The original version of the law, passed early this year, called for prison terms of up to three years for falsely accusing the Polish nation of Holocaust crimes committed by Nazi Germany. The ruling Law and Justice party said it was trying to stop the use of expressions like "Polish death camps" for Nazi camps on occupied Polish territory during World War II.
Lauder said, "Poles are understandably upset when Nazi German annihilation and concentration camps are referred to as 'Polish' simply due to their location on German-occupied Polish soil, but it was an egregious mistake to criminalize those who do so."
Polish lawmakers have passed changes to a disputed Holocaust speech law, removing criminal provisions for attributing Nazi crimes to Poles.
The speaker of parliament, Marek Kuchcinski, said that the amendments passed 388 to 25 with five abstentions during the Wednesday vote.
The original version of the law, passed earlier this year, called for prison terms of up to three years for falsely accusing the Polish nation of Holocaust crimes that were committed by Nazi Germany.
Poland's nationalist ruling party, Law and Justice, said it was trying to protect historic truth about Poland, which was a victim of World War II.
But the law sparked a major diplomatic crisis with Israel and the United States.

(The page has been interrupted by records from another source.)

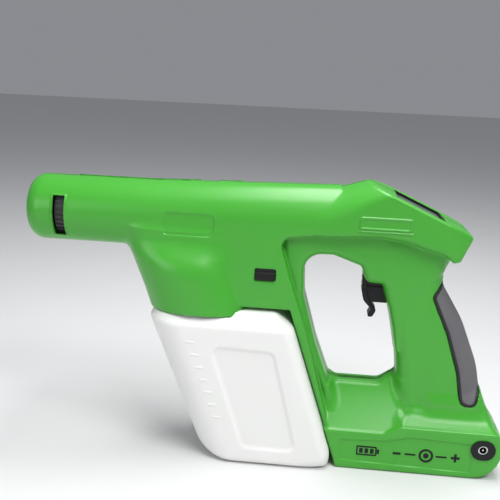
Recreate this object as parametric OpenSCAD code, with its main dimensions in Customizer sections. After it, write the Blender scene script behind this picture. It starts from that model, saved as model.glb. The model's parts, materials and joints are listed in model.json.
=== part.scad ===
// Hand-held electrostatic sprayer with a lift-off tank, in millimetres.
// X runs along the spray barrel with the nozzle at -X. Z is up, and the base and
// the tank stand on z = 0. Y = 0 is the plane on which the two shells meet.
// The origin is a point of the tank's flat underside.

/* [Overall] */
// Length from the nose to the heel of the base
total_l = 404; // [403:1:405]
// Thickness of the moulded shells
wall = 2.5; // [2:0.1:2.6]
// Lean of the tank, the cowl and the column behind the tank, in degrees
tilt = 19; // [18.5:0.5:19.5]

/* [Barrel] */
// Radius of the round spray barrel
barrel_r = 27.75; // [27.5:0.05:28]
// Height of the barrel's axis
barrel_z = 201.5; // [200:0.5:202]
// Length of the rounded nose
nose_l = 13; // [12:1:14]
// Radius of the mouth in the nose
mouth_r = 15; // [14.5:0.5:15.5]
// Distance from the nose to the front of the selector slots
slot_from_nose = 24.7; // [24:0.1:25]
// Width of the selector slots along the barrel
slot_w = 9.8; // [9.5:0.1:10.5]
// Height of the selector slots
slot_h = 33.5; // [32:0.5:34]

/* [Body] */
// Half width of the flat sides
side_hw = 27.75; // [27.5:0.05:28]
// Height of the body's underside over the tank
belly_z = 132; // [131.5:0.5:133]
// Radius of the cowl that takes the tank's neck
cowl_r = 43; // [42.5:0.5:43]
// Height of the cowl's rim
rim_z = 126.5; // [126:0.5:127]
// Place of the cowl's axis along the barrel, at the rim
dock_x = -50.5; // [-51:0.5:-50]

/* [Head] */
// Half width of the head
head_hw = 30; // [29:0.5:30]
// Slope of the head's top, in degrees
head_slope = 24; // [23:0.5:24.5]
// Length of the display window down the slope
window_l = 44.4; // [44:0.2:45]
// Half width of the display window
window_hw = 24.5; // [24:0.5:24.5]

/* [Grip and base] */
// Half width of the grip
grip_hw = 19; // [18.5:0.5:19.5]
// Half width of the column and the bar round the hand opening
frame_hw = 20; // [19.5:0.5:20.5]
// Half width of the battery base
base_hw = 33.5; // [33:0.5:34]
// Height of the base's front ledge
base_h = 33; // [32:0.5:34]
// Height of the base's rear ledge
heel_h = 40; // [39:0.5:41]
// Thickness of the rubber pad on the grip
pad_t = 2.4; // [2:0.1:2.4]

/* [Tank] */
// Half width of the tank
tank_hw = 43; // [42:0.5:43]
// Wall of the blown tank
tank_wall = 2.2; // [1.8:0.1:2.4]
// Height of the tank's top face
tank_h = 129.5; // [129:0.5:130]
// Radius of the tank's neck
neck_r = 23; // [22.5:0.5:23]

/* [Hidden] */

green = "#4aa83a";
heel_x = 205;
nose_x = heel_x - total_l;
// Horizontal run of a leaning line for each millimetre of fall
lean = tan(tilt);
// The column's front face, which the tank's back slides along
column_x0 = 25.4;
tank_gap = 0.9;
// Cone that carries the barrel's round top up into the head
cone_x = 50;
cone_end_x = 180;
cone_grow = 0.32;
// Point on the sloping top of the head, at the middle of the window
window_x = 124;
window_z = 221;
window_floor = 7;
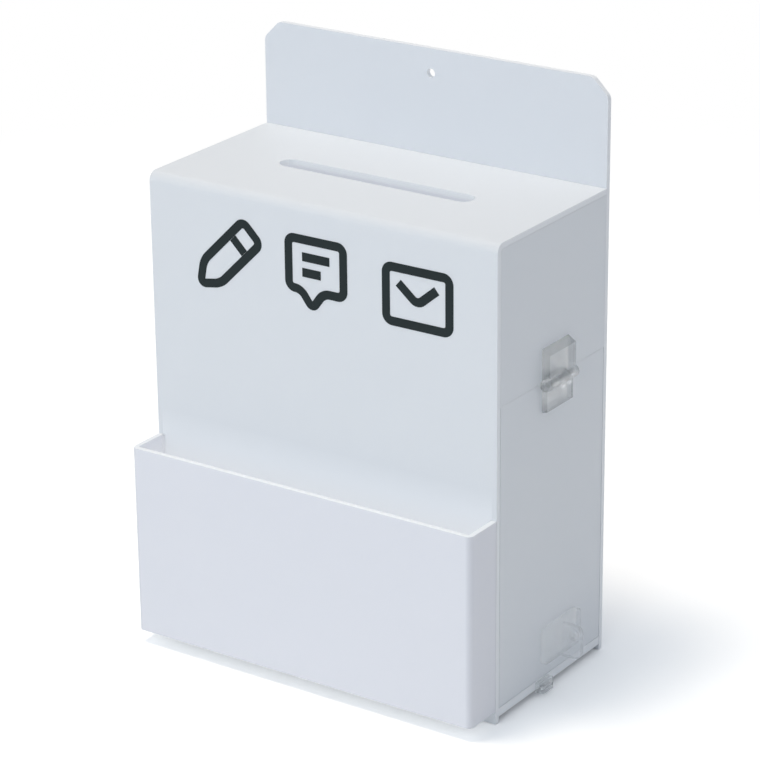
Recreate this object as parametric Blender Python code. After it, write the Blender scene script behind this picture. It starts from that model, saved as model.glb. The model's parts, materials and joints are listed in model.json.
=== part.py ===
# White acrylic suggestion box: a heat-bent front and top, a tall back panel to hang it by, a leaflet
# pocket, and a side door on a clear moulded hinge, held shut at its foot by a clear hasp.
# Lengths are in metres. Places are counted from the box's own front left corner on the floor, with x to
# the right, y to the back and z up. One empty carries that corner, so that the middle of the whole
# outline stands over the origin.

import math

import bmesh
import bpy
from mathutils import Matrix, Vector

# Box
box_width = 0.215
box_depth = 0.104
box_height = 0.262
sheet = 0.003
bend_radius = 0.005
glue_gap = 0.0003
edge_ease = 0.00025
cut_overrun = 0.004

# Back panel
back_sheet = 0.003
back_height = 0.320
corner_cut = 0.0095
corner_softening = 0.002
hanging_hole_radius = 0.0025
hanging_hole_drop = 0.0135

# Posting slot
slot_length = 0.120
slot_width = 0.012

# Base plate
base_sheet = 0.005
base_lift = 0.0033

# Leaflet pocket
pocket_depth = 0.024
pocket_height = 0.1075
pocket_lift = 0.0073
pocket_sheet = 0.003
pocket_bend_radius = 0.004
pocket_floor_sheet = 0.003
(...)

Polish lawmakers are debating a new version of a Holocaust speech law that would remove criminal provisions for statements deemed harmful to Poland's good name.
A version of the law passed earlier this year called for prison terms of up to three years for falsely accusing the Polish nation of Holocaust crimes that were committed by Nazi Germany.
It sparked a major diplomatic crisis with Israel, where many felt it was an attempt to whitewash Poland's history of violence against Jews during World War II. The United States warned it threatened academic freedom and that it would harm Poland's "strategic position."
The new draft bill was presented to parliament by Prime Minister Mateusz Morawiecki and represents a defeat for the nationalist government.